Now, the whole reason for me shopping the night before this dinner, after an 8 hour workday and the start of a disgusting heat wave, was to be able to season the pork roast overnight. So after this miserable grocery excursion, I still had to put together this dish. I got finished at 1 am.

Late night Pork Roast Assembly

The next morning, I invited my friend and her husband to join us for supper, since I thought I had, maybe, just slightly, gone overboard by buying a 6-pound roast for three people.

In the end:
Arugula Salad with Tomatoes, Fennel, and Parmesan chips, with a Balsamic Vinaigrette
 Fennel and Rosemary Pork Roast

Spinach and Goat Feta Phyllo Pies with Tzatziki

Poached Peaches and Nectarines over Coconut Risotto with Vanilla Bean-Infused Honey

All of this with copious amounts of homemade Iced Tea.

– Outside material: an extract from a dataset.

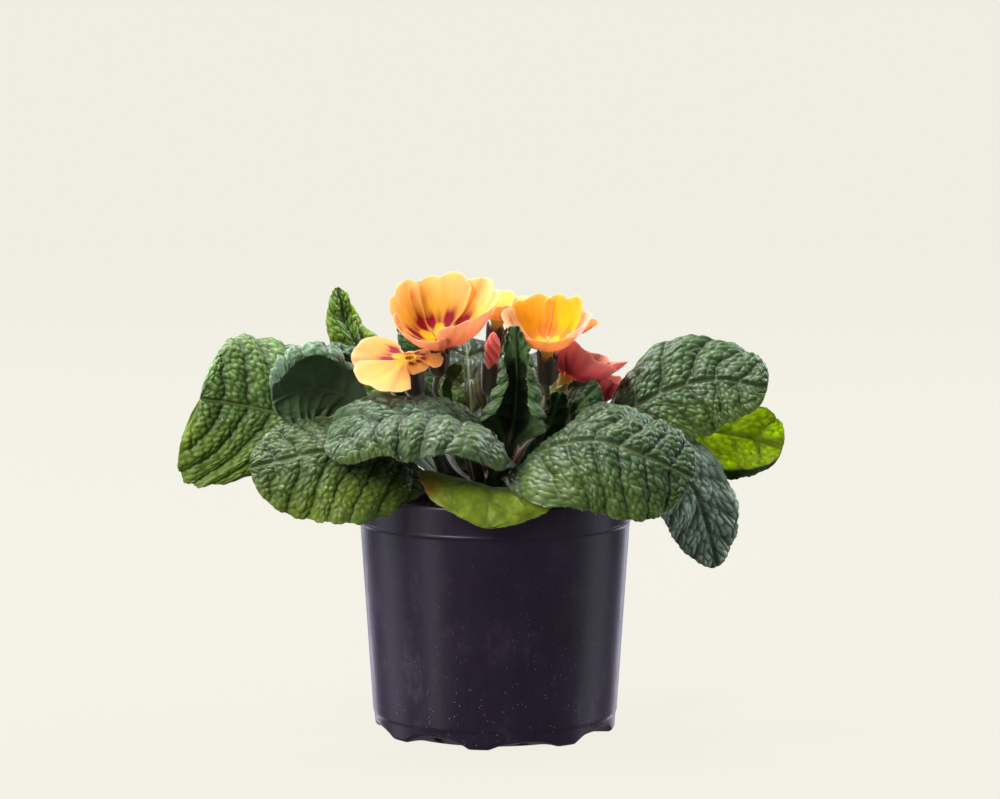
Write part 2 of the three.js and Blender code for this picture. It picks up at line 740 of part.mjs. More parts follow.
// Sets a geometry made round +Z at a place, facing along an axis.
function faced(geometry, place, axis, spin = 0) {
  const turn = new THREE.Quaternion().setFromUnitVectors(UP, axis);
  const roll = new THREE.Quaternion().setFromAxisAngle(UP, THREE.MathUtils.degToRad(spin));
  const matrix = new THREE.Matrix4().compose(place, turn.multiply(roll), new THREE.Vector3(1, 1, 1));
  return geometry.clone().applyMatrix4(matrix);
}

// The stalk from the crown to a point behind the flower, arriving along the flower's axis.
function flowerStalk(flower, end, axis) {
  const start = onCrown(flower.root, FLOWER_STALK_SEAT);
  const lean = outward(THREE.MathUtils.degToRad(flower.root[0])).multiplyScalar(0.35).add(UP).normalize();
  const reach = end.distanceTo(start);
  const path = new THREE.CatmullRomCurve3([
    start,
    start.clone().addScaledVector(lean, reach * 0.3),
    ...(flower.via || []).map((point) => new THREE.Vector3(...point)),
    end.clone().addScaledVector(axis, -reach * 0.22),
    end,
  ], false, 'centripetal');
  const section = new THREE.Shape(Array.from({ length: 5 }, (_, i) => {
    const angle = 2 * Math.PI * i / 5;
    return new THREE.Vector2(Math.cos(angle), Math.sin(angle)).multiplyScalar(FLOWER_STALK_RADIUS);
  }));
  return new THREE.ExtrudeGeometry(section, { steps: 6, extrudePath: path, bevelEnabled: false });
}

// Where a flower's throat is, which way it looks, and the end of its stalk.
function setting(flower) {
  const place = new THREE.Vector3(...flower.centre);
  const axis = new THREE.Vector3(...flower.facing).normalize();
  const end = place.clone().addScaledVector(axis, -TUBE_LENGTH - CLEARANCE - 2);
  return { place, axis, end };
}

// Stalk and calyx, grown as one, and what stands in the calyx: an open corolla or a folded bud.
function flowerPieces(name, flower) {
  const { place, axis, end } = setting(flower);
  const green = joined([faced(calyx(), place, axis), flowerStalk(flower, end, axis)]);
  const inner = flower.folded ? budPetals() : corolla(flower);
  return [
    mesh(`${name}_stalk`, green, stalkGreen),
    mesh(`${name}_corolla`, faced(inner, place, axis, flower.spin), flower.tint || petalOrange),
  ];
}

// A green bud, with its stalk and closed calyx grown as one.
function greenBudPiece(name, bud) {
  const { place, axis, end } = setting(bud);
  return mesh(name, joined([faced(greenBud(), place, axis), flowerStalk(bud, end, axis)]), stalkGreen);
}

const FLOWERS = {
  flower_front_left: {
    root: [-20, 98.5],
    via: [[-9, -3, 118]],
    centre: [-20.5, -16, 150],
    facing: [0.06, -0.5, 0.86],
    spin: 4,
    radius: 25.5,
    cup: [34, 38, 43, 30, 36],
    reach: [1, 1.14, 1.14, 1, 1],
  },
  flower_left: {
    root: [-66, 96],
    via: [[-19, -9.5, 119]],
    centre: [-31.5, -27.5, 145],
    facing: [-0.14, -0.32, 0.94],
    spin: -9,
    radius: 22,
    cup: [-10, -10, -18, -4, 8],
    reach: [0.5, 0.55, 0.4, 1, 1],
  },
  flower_right: {
    root: [25, 98.5],
    centre: [19.8, -10, 147],
    facing: [0.03, -0.3, 0.95],
    spin: -36,
    radius: 21,
    cup: [46, 36, 26, 30, 36],
  },
  flower_right_side: {
    root: [72, 97.6],
    via: [[16.5, 4.5, 113]],
    centre: [27, 5, 134],
    facing: [0.5, 0.08, 0.86],
    spin: -18,
    radius: 23.5,
    cup: [36, 38, 26, 40, 46],
    tint: petalCoral,
    reach: [0.85, 1, 1, 0.75, 0.75],
  },
  flower_far_right: {
    root: [100, 97],
    centre: [39.5, 17.5, 122.5],
    facing: [0.55, -0.1, 0.8],
    spin: 0,
    radius: 13,
    cup: [64, 64, 64, 64, 64],
    rows: 3,
    tint: petalCoral,
    opening: [0.8, 0.2],
  },
  bud_coral: {
    root: [-80, 99],
    centre: [-1, -5.5, 143.5],
    facing: [0.05, -0.1, 0.98],
    folded: true,
    tint: petalCoral,
  },
  flower_middle: {
    root: [170, 98],
    centre: [1, 17, 155],
    facing: [0.1, -0.1, 0.95],
    spin: 12,
    radius: 16,
    cup: [26, 26, 26, 26, 26],
    rows: 3,
  },
  flower_back_left: {
    root: [-140, 97],
    centre: [-24, 24, 155],
    facing: [-0.15, 0.2, 0.95],
    spin: 40,
    radius: 17,
    cup: [22, 22, 22, 22, 22],
    rows: 3,
  },
  flower_back_right: {
    root: [135, 97.5],
    centre: [24, 26, 147],
    facing: [0.1, 0.2, 0.95],
    spin: 4,
    radius: 17,
    cup: [22, 22, 22, 22, 22],
    rows: 3,
  },
};

const GREEN_BUDS = {
  bud_green_back: {
    root: [-168, 99],
    centre: [-6, 13, 138],
    facing: [-0.1, 0.2, 0.95],
  },
  bud_green_right: {
    root: [95, 98.5],
    centre: [13.5, 9.5, 136],
    facing: [0.2, 0.1, 0.95],
  },
};

// ---------------------------------------------------------------- the part

const part = new THREE.Group();

function mesh(name, geometry, material) {
  const piece = new THREE.Mesh(geometry, material);
  piece.name = name;
  return piece;
}

part.add(mesh('pot', pot(), plastic));
part.add(mesh('soil', soil(), earth));
part.add(mesh('crown', crown(), rootstock));
Object.entries(LEAVES).forEach(([name, leaf]) => {
  part.add(mesh(name, leafGeometry(leaf), leaf.tint || leafGreen));
});
Object.entries(FLOWERS).forEach(([name, flower]) => part.add(...flowerPieces(name, flower)));
Object.entries(GREEN_BUDS).forEach(([name, bud]) => part.add(greenBudPiece(name, bud)));

export default part;
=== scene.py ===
"""The looks of a potted primrose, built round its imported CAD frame. Metres, +Z up, -Y to the front.

Shapes are worked out in millimetres, by the same formulas as the solids, and scaled once at the end.
"""
import itertools
import math
from types import SimpleNamespace

import bpy
import numpy as np
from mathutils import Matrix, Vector


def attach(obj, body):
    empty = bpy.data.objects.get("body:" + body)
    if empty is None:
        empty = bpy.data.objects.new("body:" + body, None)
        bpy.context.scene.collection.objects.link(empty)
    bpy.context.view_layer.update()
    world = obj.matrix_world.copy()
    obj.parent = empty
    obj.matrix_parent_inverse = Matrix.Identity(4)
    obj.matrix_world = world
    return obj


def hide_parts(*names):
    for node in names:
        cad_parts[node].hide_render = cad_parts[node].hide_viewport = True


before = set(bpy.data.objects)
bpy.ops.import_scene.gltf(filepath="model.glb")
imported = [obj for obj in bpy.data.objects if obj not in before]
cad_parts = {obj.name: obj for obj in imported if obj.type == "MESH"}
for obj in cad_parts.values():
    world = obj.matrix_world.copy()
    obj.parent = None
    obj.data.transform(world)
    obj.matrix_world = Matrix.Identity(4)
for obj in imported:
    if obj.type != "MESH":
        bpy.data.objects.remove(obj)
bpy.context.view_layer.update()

MM = 0.001
TAU = 2 * math.pi
UP = np.array([0.0, 0.0, 1.0])
LEVEL = np.array([1, 1, 0])

# Pot, soil and rootstock, in millimetres
POT_HEIGHT = 92
RIM_RADIUS = 52.5
RIDGE_HEIGHT = 80.5
RIDGE_RADIUS = 51.9
WALL_TOP_RADIUS = 51.2
WALL_FOOT_RADIUS = 46.5
FOOT_HEIGHT = 7.5
FOOT_RADIUS = 45.7
FLAT_BASE_RADIUS = 37
WALL = 1.2
POT_SIDES = 224
FEET = 8
FOOT_AZIMUTH = -7.7
LOW_ARCH = 2.6
HIGH_ARCH = 3.8
ARCH_SHARE = 0.78
DRAIN_RADIUS = 2.4
DRAIN_DISTANCE = 40.5
DRILL_LENGTH = 20
SOIL_TOP = 80
SOIL_HOLE_RADIUS = 13.6
SOIL_RADIUS = 49.2
SOIL_DEPTH = 6
SOIL_WAVE = 0.55
SOIL_RINGS = 46
SOIL_SIDES = 200
CRUMBS = 420
CRUMBS_FROM = 15
CRUMBS_TO = 48
CRUMB_SIZES = (0.4, 1.5)
PERLITE_SHARE = 0.06
CROWN_PROFILE = [[0, 63], [4, 65], [9, 74], [13, 80], [12.4, 86], [10.6, 92], [7.4, 97], [0, 100]]
CROWN_SIDES = 120
SCAR_HEIGHT = 3.2
SCARS_AROUND = 18

# Leaves, in millimetres, with angles in degrees
LEAF_SEAT = 0.4
FIRST_REACH = 6
FIRST_RISE = 4
UPRIGHT_REACH = 3
STALK_FACE_LEAN = 0.6
BLADE_THICKNESS = 0.42
STALK_HALF_WIDTH = 3.1
STALK_KEEL = 2.3
TIP_KEEL = 0.6
CURL_POWER = 1.6
TIGHTEST_CURL = 30
MARGIN_WAVES = 2
MARGIN_WAVE = 12
CURL_STEPS = 24
FULL_FOLD_WIDTH = 6
VEIN_SLANT = 0.16
RELIEF = 1.25
MIDRIB_GROOVE = 0.5
SCALLOP = 0.035
TOOTH = 0.4
PILLOW_WIDTH = 2.2
PILLOW_LENGTH = 3.7
PILLOW_HEIGHT = 1.15
RELIEF_SEAT = 0.55
STRIP_HEIGHT = 1.05
STRIP_WANDER = 0.14
FURROW_DEPTH = 0.35
VEIN_WIDTH = 0.6
PUCKER = 0.4
UNDER_VEIN = 0.25
MARGIN_HAIRS = 240
MARGIN_HAIR_RADIUS = 0.035
MARGIN_HAIR_LENGTHS = (0.4, 0.9)
KEEL_HAIRS = 260
KEEL_HAIR_LENGTHS = (0.4, 1.0)
HAIR_RADIUS = 0.03
HAIR_ROOT = 0.1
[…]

I spent all day Sunday making this. And despite the sore feet and the pile of dishes (that I still have not gotten to), it was the best day I've had in a while.

I love cooking. There is a freedom that runs through my whole body when I cook. I cannot cook without music, and I frequently pause in my chopping, shredding, stirring, to twirl around in circles with my arms in the air. My heart feels lighter when I run my fingers through a pile of washed spinach, or grab a handful of velvet soft flour out of the bag. I massaged olive oil into the roast for an indecent amount of time. My feet are light, my hands are gentle, my face is relaxed when I waft a hand over a saucepan of poaching peaches. All my senses are ignited, lit up, dancing.

When I cook a menu derived from a cookbook or cookbooks, I marry together the part of me that is obsessed with timing and punctuality and order and measurement (and it's no small part: I blame my German heritage) with the looser, more creative and spontaneous side of myself.

There is no other act in this world that expresses so perfectly the person that I aim to be. There is no other act that shows so clearly my love for this world and the things in it. There is no other act that can transmit from me to you how much I love you.

And for that love, I will sacrifice my time and my dignity in search of Pork Roasts.